Both Labour and the Conservatives tried to relaunched their Scottish Parliament election campaigns yesterday. The fact that they have been described as “stalled” 100 days before polling day tells you all you need to know about the state of the Scottish opposition.

The Holyrood election is a race of the also rans, a contest of losers, in which the only story so far is the Scottish Tories apparently gaining ground on Labour in some polls. This may not be unconnected to the fact, as revealed in Labour’s internal Mattinson Report, that, to many Scottish voters, the parties are indistinguishable from each other.

This may change rapidly if the Tories go with their souls and adopt a tax-cutting programme for Holyrood. Yesterday’s McMillan Report – independent but Tory inspired – dipped a tentative toe into fiscal minimalism by proposing a 30 per cent “aspirational” rate in addition to the existing 40 per cent higher rate.

This is a notional stealth-tax cut for the better off which they hope poorer Scots will not notice – and they may be right. But, as an election bribe, it doesn’t seem big enough to fire the animal spirits of the Scottish middle classes who perversely vote Labour or increasingly SNP. We have become so used to the SNP dominating opinion polls that we no longer realise how strange it is, nearly a decade after gaining office.

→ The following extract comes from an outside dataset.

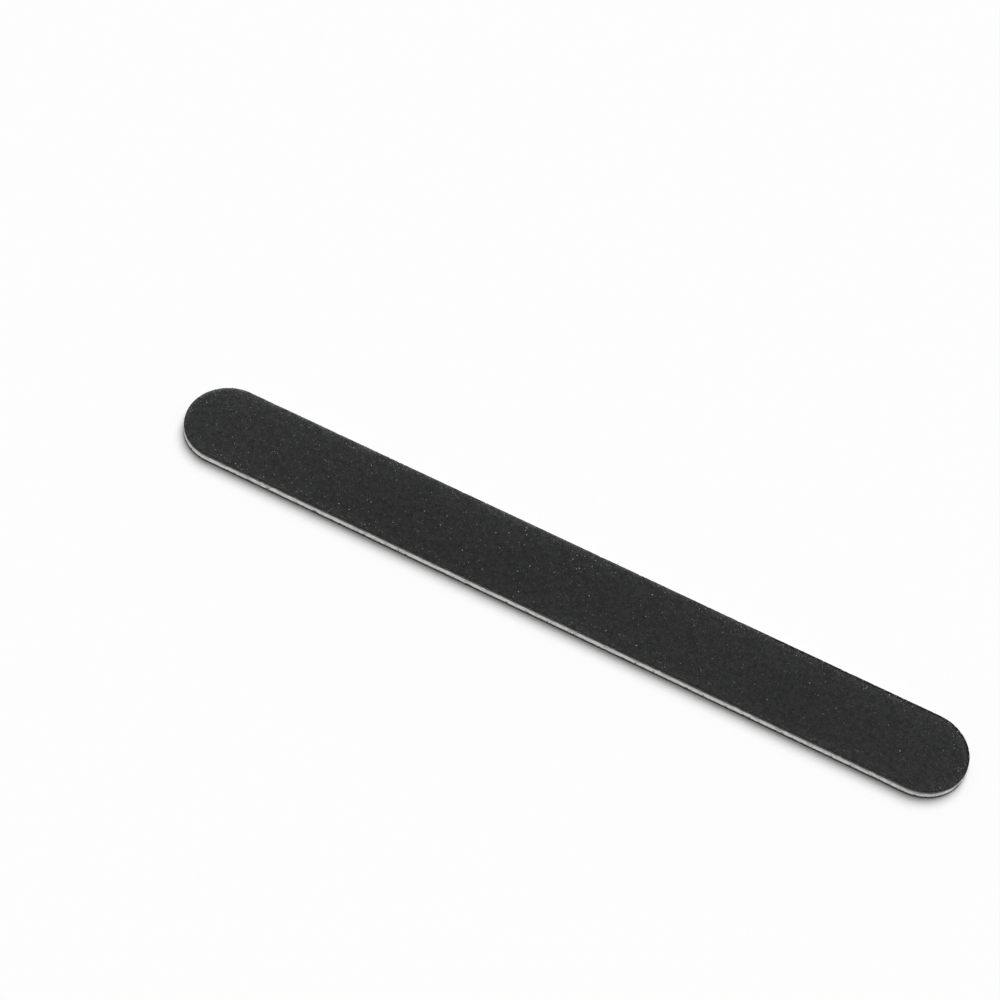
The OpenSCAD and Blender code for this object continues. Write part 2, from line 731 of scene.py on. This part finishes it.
def flake(tree):
    """A speck of dust: a small lump that lies on its widest side."""
    ball = add_node(tree, "GeometryNodeMeshIcoSphere", {"Radius": 0.5, "Subdivisions": 1})
    place = add_node(tree, "GeometryNodeInputPosition").outputs[0]
    lumps = add_node(tree, "ShaderNodeTexNoise", {"Vector": place, "Scale": 2.3})
    shift = vectors(tree, "SUBTRACT", lumps.outputs["Color"], (0.5, 0.5, 0.5))
    moved = add_node(
        tree,
        "GeometryNodeSetPosition",
        {"Geometry": ball.outputs["Mesh"], "Offset": scaled(tree, shift, 1.2)},
    )
    return moved.outputs[0]


def thread(tree):
    """A stray thread: a thin bowed strand one unit long."""
    bow = add_node(
        tree,
        "GeometryNodeCurveQuadraticBezier",
        {"Resolution": 5, "Start": (-0.5, 0, 0), "Middle": (0.05, 0.2, 0.08), "End": (0.5, -0.1, 0)},
    )
    ring = add_node(tree, "GeometryNodeCurvePrimitiveCircle", {"Resolution": 3, "Radius": 0.045})
    strand = add_node(
        tree,
        "GeometryNodeCurveToMesh",
        {"Curve": bow.outputs[0], "Profile Curve": ring.outputs[0], "Fill Caps": True},
    )
    return strand.outputs[0]


def grown(name, base, tree, **values):
    """The plain mesh that a tree makes from a base mesh. values are the tree's inputs by name."""
    host = bpy.data.objects.new(name + "_host", base)
    bpy.context.scene.collection.objects.link(host)
    modifier = host.modifiers.new("Nodes", "NODES")
    modifier.node_group = tree
    for item in tree.interface.items_tree:
        label = item.name.replace(" ", "_").lower()
        if item.in_out == "INPUT" and label in values:
            modifier[item.identifier] = values[label]
    evaluated = host.evaluated_get(bpy.context.evaluated_depsgraph_get())
    mesh = bpy.data.meshes.new_from_object(evaluated)
    host.modifiers.remove(modifier)
    bpy.data.objects.remove(host)
    mesh.name = name
    if not mesh.polygons:
        raise RuntimeError(name + " came out empty")
    return mesh


def add_piece(name, mesh, replaces=None):
    """Links a finished mesh as a piece of the board."""
    piece = bpy.data.objects.new(name, mesh)
    bpy.context.scene.collection.objects.link(piece)
    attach(piece, BODY)
    if replaces:
        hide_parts(replaces)
    return piece


def add_layer(name, points, material, node, seed, fray_size, lift=0.0, lift_size=GLUE_FRAY):
    """Sweeps one layer of the board and links it in place of its node. lift is the height of its bumps."""
    edge = settings("board_edge")
    tree = bpy.data.node_groups.get("layer_sweep") or sweep_tree()
    mesh = grown(
        name,
        section_mesh(name + "_section", points),
        tree,
        straight_half=STRAIGHT_HALF,
        end_radius=HALF_WIDTH,
        steps=edge.steps,
        fray=edge.fray,
        fray_size=fray_size,
        chip=edge.chip,
        lift=lift,
        lift_size=lift_size,
        seed=seed,
        material=material,
    )
    work = bmesh.new()
    work.from_mesh(mesh)
    bmesh.ops.recalc_face_normals(work, faces=work.faces)
    work.to_mesh(mesh)
    work.free()
    return add_piece(name, mesh, node)


def add_scatter(name, base, tree, slot, **values):
    """Scatters a shape over the piece base and links the result, which stays clear of the floor."""
    mesh = grown(name, bpy.data.objects[base].data, tree, **values)
    for vertex in mesh.vertices:
        vertex.co.z = max(vertex.co.z, FLOOR_GAP)
    return add_piece(name, mesh)


# Materials


def new_material(name, roughness, specular):
    """A material with one shader on it, and its tree and that shader."""
    material = bpy.data.materials.new(name)
    material.use_nodes = True
    tree = material.node_tree
    tree.nodes.clear()
    shader = add_node(tree, "ShaderNodeBsdfPrincipled")
    shader.inputs["Roughness"].default_value = roughness
    shader.inputs["Specular IOR Level"].default_value = specular
    add_node(tree, "ShaderNodeOutputMaterial", {"Surface": shader.outputs[0]})
    return material, tree, shader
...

The latest polls suggest Nicola Sturgeon is on course for another landslide, winning 73 Holyrood seats. It is most unusual for governments to remain so popular for so long, at least outside one-party states. This has led to dark talk of elective dictatorship and suggestions that the SNP is getting too big for its Nationalist boots.

But the First Minister is no Fidel Castro and Scotland is no one-party state. There are at least five major parties competing for election and a proportional electoral system that makes majority government exceptional. There is also a nominally free press, one almost entirely dominated by journals that oppose independence.

There is no jiggery pokery about it. The SNP dominates because it is popular; massively and counter-intuitively so, even though it has suffered most of the negatives that usually make long-serving governments lose their popularity. Hardly a week goes by without some SNP MP being accused in the press of hypocrisy, sharp business practice or dodgy dealings.

The broadly-based Yes Alliance that boosted the SNP during and after the referendum has turned into a dis-alliance of squabbling groups. Anyone who criticises actions of the Scottish Government becomes the target of excitable Nationalists on social media accusing them of being “yoons” or “traitors”.

Yet that record, like that of any government in power for nine years, demands questioning. Inequality has worsened; the educational attainment gap is as wide as ever; and there have been legislative foul-ups such as the behaviour at football grounds act and the attempts to abolish corroboration.

Police Scotland is a monster threatening civil liberties; the council tax freeze has outstayed its welcome; social care is being squeezed; and the SNP is all over he place on fracking, suppressing debate at conference and trying to look both ways on fossil fuels.

Of course, Ms Sturgeon can cite achievements as well. Voter satisfaction with the NHS is high; she has steadfastly challenged austerity and welfare cuts; and she has promoted the national living wage. But a competent opposition should be able to knock a large hole in this Government’s popularity.

So is it just that the opposition parties lack leadership? Well, no. Ruth Davidson is, by general agreement, the best thing to happen to the Scottish Tories in decades. Kezia Dugdale, though inexperienced, has shown courage and imagination as leader of the battered Scottish Labour Party. If there are better political leaders anywhere in the country I’ve not heard of them.

No, I’m afraid it all comes back to the national question. Scotland is on hold and has been since the referendum, which was supposed to decide Scotland’s future for a couple of generations but hasn’t. If anything, the referendum, despite the Unionist victory, has increased the desire for national autonomy.

Scotland supports the party of independence even though most voters thinks independence may not be economically viable. That is a paradox, but not an unusual one in politics. People want what they know they can’t really have.

So they express their discontent by continuing to vote for the party they think stands for Scotland and always will: the SNP. And it ain’t gonna change any time soon.